Полдюжины Первачей с длинными спутанными бородами, кретинскими улыбками и высунутыми языками сидят в рахитичной повозке. Они держат вожжи, прикрепленные к группе тянущих эту тележку дородных мужчин, которые одеты — весьма скромно — во фраки и цилиндры. Самый жирный и омерзительный из них держит в зубах бумажку с надписью «бешеные деньги», а сам джентльмен помечен «Алгернон Хебстер».
Колеса повозки давят и крушат различные предметы, как-то: забранную в рамку надпись «Родной дом» вместе с куском стены, опрятного подростка в форме
бойскаута, обтекаемой формы локомотив и прекрасную молодую женщину с ревущим младенцем на руках.
Карикатура ядовито вопрошала: «Хозяева Мироздания или рабы?»
— Эта газетка, похоже, превратилась в довольно грязный скандальный листок, — пробормотал вслух Хебстер. — Не удивлюсь, если узнаю, что она приносит доход.
— Я так понимаю, — сказал Браганза, не поворачиваясь и не отрываясь от созерцания улицы, — что в последние месяцы вы ее читали не очень регулярно?
— Счастлив сообщить, что нет.
— И зря.
Хебстер с удивлением уставился на спутанные пряди черных волос:
— Почему?
— Потому что она превратилась в исключительно грязный и чрезвычайно доходный скандальный листок. И вы — ее главный скандал. — Браганза засмеялся. — Видите ли, эти люди считают связи с Первачами скорее грехом, нежели преступлением. И в соответствии с этой моралью вы для них чуть ли не сам сатана!
На секунду зажмурившись, Хебстер попытался понять людей, которые считали такую красивую и услаждающую душу категорию, как прибыль, чем-то грязным и отвратительным, словно копошащиеся личинки. Он вздохнул:
— Мне самому всегда казалось, что преждевсевизм — просто религия.
Видимо, это задело сотрудника ССК за живое. Браганза резко повернулся и возбужденно указал на Хебстера двумя пальцами:
— И вы совершенно правы, скажу я вам! Это переходит всякие границы — несовместимые и враждебные концепции сливаются воедино. Осознанное, бездумное отрицание в высшей степени болезненного факта: где-то еще во Вселенной существует разум, превосходящий наш собственный. И это отрицание набирает силу с каждым днем, по мере того как мы оказываемся не в состоянии вступить в контакт с Пришельцами.
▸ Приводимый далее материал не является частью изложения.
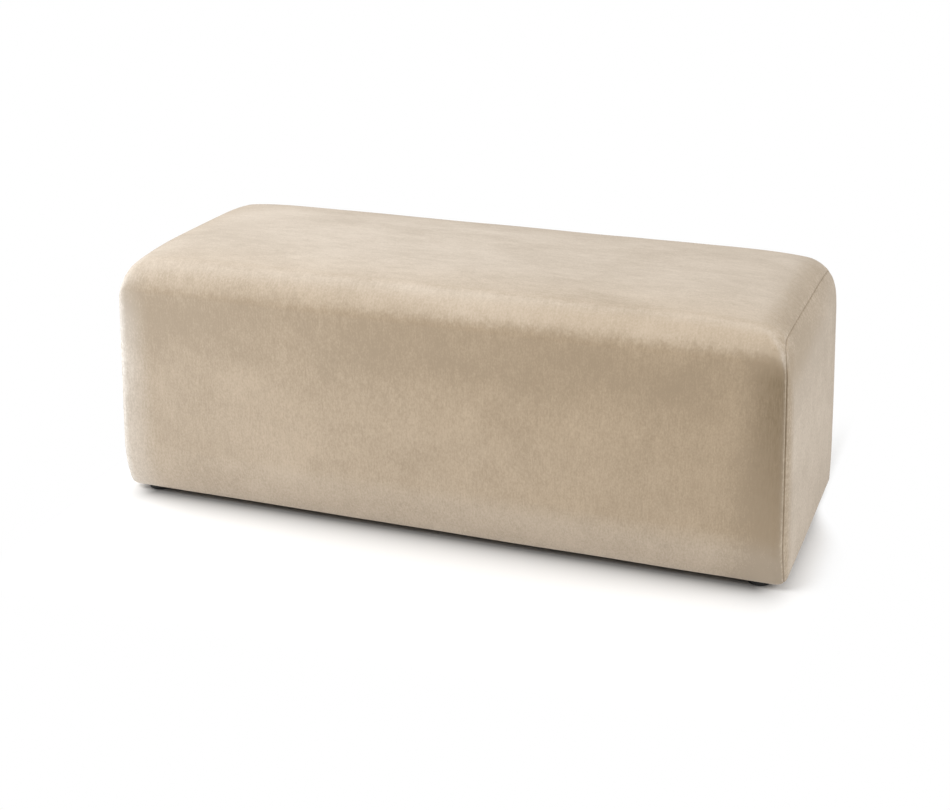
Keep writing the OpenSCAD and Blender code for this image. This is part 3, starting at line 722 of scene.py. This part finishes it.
def foam(colours):
    """Open-cell foam."""
    mat = Recipe("seat_foam_cells")
    cells = mat.cells(900)
    ageing = mat.noise(9, detail=3, rough=0.5)
    base = mat.shades(mat.weigh([(cells, 0.9), (ageing, 0.8)]), colours.foam, dark=0.7, light=1.1)
    return mat.done(base, cells, 0.6, 0.5 * MM, Roughness=0.95, Specular_IOR_Level=0.1)


def wadding(colours):
    """Crimped polyester fibres in soft tufts."""
    mat = Recipe("white_wadding")
    tufts = mat.noise(55, detail=4, rough=0.65, twist=1.5)
    fibres = mat.noise(900, detail=3, rough=0.7, stretch=(0.3, 1, 0.6), twist=1)
    base = mat.shades(mat.weigh([(tufts, 1.2), (fibres, 0.9)]), colours.wadding, dark=0.78, light=1.1)
    relief = mat.plus(tufts, mat.times(fibres, 0.3))
    return mat.done(base, relief, 0.6, 1.5 * MM, Roughness=0.95, Specular_IOR_Level=0.1,
                    Sheen_Weight=0.3, Sheen_Roughness=0.5)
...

Если для человечества нет достойного места в галактической цивилизации — а это представляется очевидным, — ну
что ж, говорят люди, подобные Вандермееру Демпси, тогда давайте, по крайней мере, сохраним наше самоуважение. Давайте сплотимся и будем наслаждаться тем, что несомненно принадлежит человечеству. Через несколько десятилетий всю людскую расу засосет в этот дурной вакуум.
Браганза встал и снова вышел из-за письменного стола. В его голосе появились ужасно честные, трагически-умоляющие нотки. Он смотрел в лицо Хебстеру, как будто отыскивал там хоть какой-нибудь признак слабости, хоть одну уязвимую точку в ледяном спокойствии.
— Подумайте об этом, — попросил он Хебстера. — Периодические казни ученых и художников, которые, по разумению Демпси, слишком отдалились от общепринятого центра того, что они называют человеческим. А также — время от времени — auto-da-fe в честь какого-нибудь коммерсанта, пойманного на продаже товаров Первачей...
— Мне бы это не понравилось, — признал, улыбнувшись, Хебстер. Он на миг задумался. — Я понимаю, вас подтолкнула карикатура в «Вечернем гуманитарии».
— Мистер, это же очевидно. Они хотят получить вашу голову на конце длинной палки. Они хотят ее, потому что вы стали символом сотрудничества — ради собственной выгоды — со звездными чужаками или, по крайней мере, с их мальчиками на побегушках и горничными. Они считают, что, может быть, сумеют покончить с этим явлением в целом, если покончат с вами. И вот что я вам скажу: возможно, они и правы.
— И что конкретно вы предлагаете? — спросил Хебстер низким голосом.
— Чтобы вы присоединились к нам. Мы объявим вас честным человеком — официально. Мы хотим, чтобы вы встали во главе нашего исследования; только целью здесь будет не лишний доллар, а наиважнейшее межрасовое общение и в итоге — межзвездные переговоры.
Президент «Хебстер секьюритиз, инкорпорэйтед» несколько минут раздумывал над услышанным. Он хотел сформулировать осторожный ответ. И ему требовалось время — прежде всего ему требовалось время!